How to deal with a snoring partner

Snoring is an anatomical and physical issue, not an emotional one.

How to deal with a snoring partner

This includes making the non-snoring spouse’s sleep quality a priority.

If you’re not sleeping well, you’re not thinking straight, which can compound the negative emotions that can arise when snoring is a nightly disturbance.

Focusing on the physical and logistical aspects of snoring keeps the non-snoring partner from taking the behaviour personally, and stops the snoring partner from feeling that their night noises are a personal failure.

How do you cope with a partner who snores? Particularly when you both work and you need a good night sleep. Well, not to worry, without sending a dime, you can make your partner overcome snoring.

Find below some tips to help reduce snoring:

  • Change your pillows

People with allergies are most likely to be snorers, as their nasal passages regularly get congested. To eliminate this, and decrease the severity or likelihood of snoring, dust the house and rooms regularly and replace your pillows every six months. It has also been recommended that you elevate your head by sleeping on a thicker pillow. This will help open up your airways.

  • Make them sleep on their side

Lying on your back makes the base of your tongue collapse to the back wall of your throat, often causing the snoring sound. Gently roll your partner over on to their side, and place some pillows snugly against their back to make sure they don’t revert to their previous position.

  • Get your partner to shower before going to bed

Snoring happens when nasal passages are congested. One way to free up your sinuses is to take a long, hot shower and breathe in the steam. Another method is to breathe in steam from a cup of boiling salt water, this has been said to work wonders.
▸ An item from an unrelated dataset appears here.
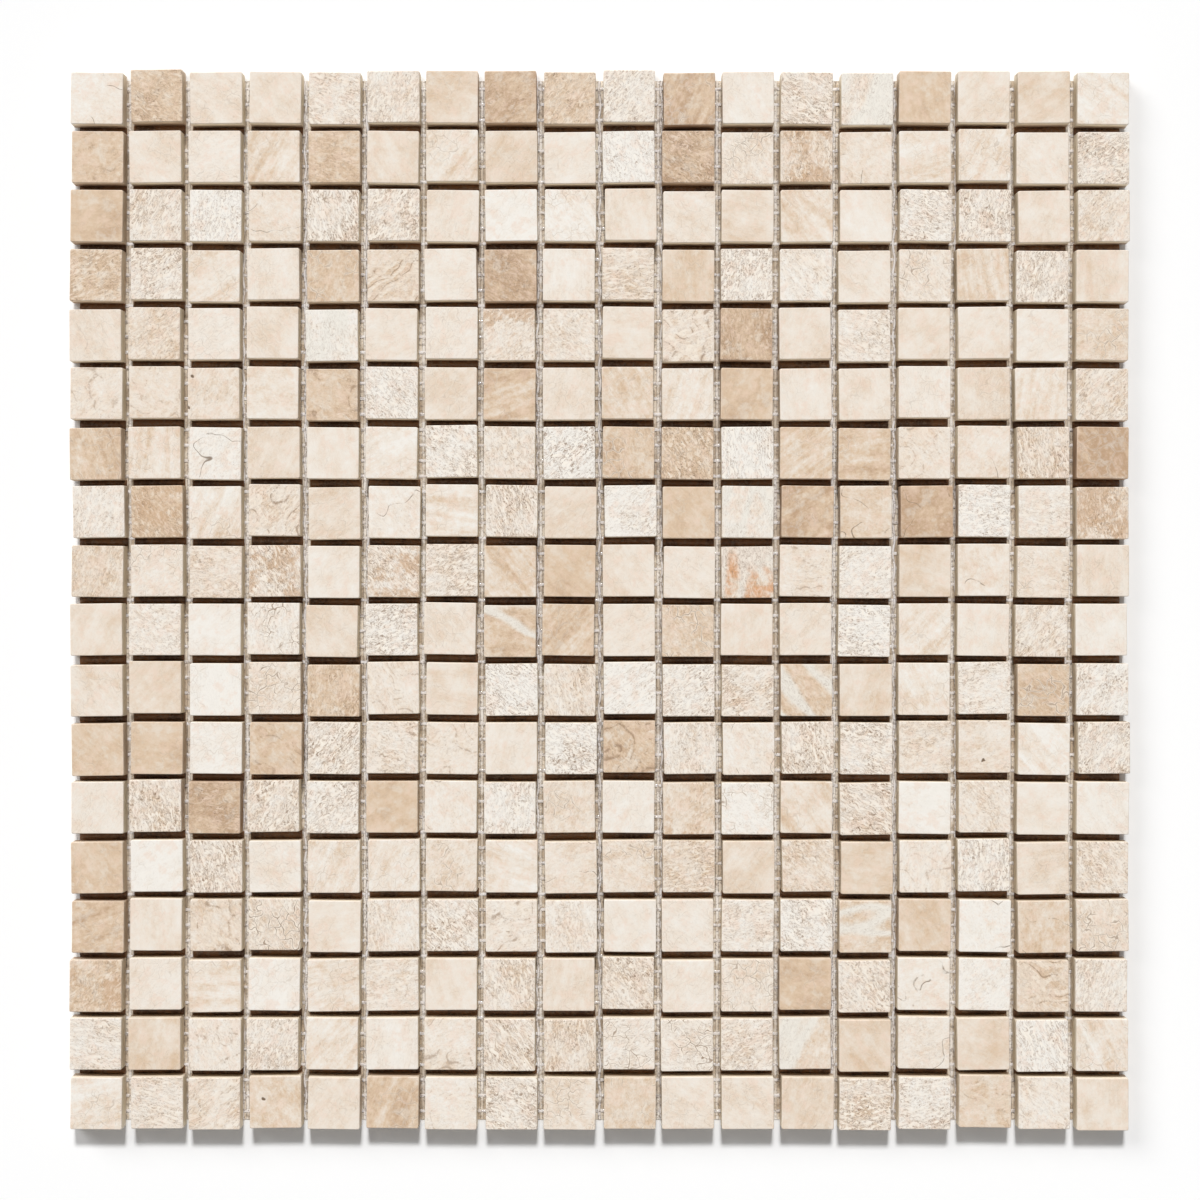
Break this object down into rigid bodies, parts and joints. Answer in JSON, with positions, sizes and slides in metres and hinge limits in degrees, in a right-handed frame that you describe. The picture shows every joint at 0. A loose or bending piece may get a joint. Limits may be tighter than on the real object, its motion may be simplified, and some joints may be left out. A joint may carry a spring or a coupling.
{
  "type": "mosaic tile sheet",
  "caption": "Square flat sheet of small cream marble tiles set in a grid on a glass-fibre net, ready to be bonded face out and grouted.",
  "frame": {"origin": "middle of the sheet, on the plane of the net's underside that is bonded to the wall or floor", "axes": "+Z out of the tiles' polished faces, +Y towards row 1 at the top of the sheet, +X towards the last column at the right"},
  "size_m": [0.3058, 0.3059, 0.0076],
  "materials": {
    "marble": "polished cream marble with sawn backs and sides",
    "net": "coated white glass-fibre yarn"
  },
  "bodies": {
    "root": {"tile_row_01": "marble", "tile_row_02": "marble", "tile_row_03": "marble", "tile_row_04": "marble", "tile_row_05": "marble", "tile_row_06": "marble", "tile_row_07": "marble", "tile_row_08": "marble", "tile_row_09": "marble", "tile_row_10": "marble", "tile_row_11": "marble", "tile_row_12": "marble", "tile_row_13": "marble", "tile_row_14": "marble", "tile_row_15": "marble", "tile_row_16": "marble", "tile_row_17": "marble", "tile_row_18": "marble", "net_lengthways_yarns": "net", "net_crossways_yarns": "net"}
  },
  "joints": []
}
  • Advise them to avoid alcohol before bed

Your whole body relaxes during sleep, but drinking alcohol can relax your muscles even further, which is not a good thing. When your throat muscles relax too much, your tongue falls backwards into the airway, causing you to snore. Also, stay away from sleeping pills and cough syrups as they too relax your airways causing you to snore.

  • See a doctor

Snoring could be a sign of a major health challenge. Snoring and sleep apnea have been linked to cardiovascular problems such as high blood pressure and coronary artery disease and this increases the risk for heart attack. It’s advisable you see a doctor.

  • Be understanding

It can be frustrating trying to fall asleep when someone’s snoring or to be woken by the sound. But getting angry can often worsen the struggle to get to sleep. Try to keep calm and tune out, rather than focusing on how irritated you are.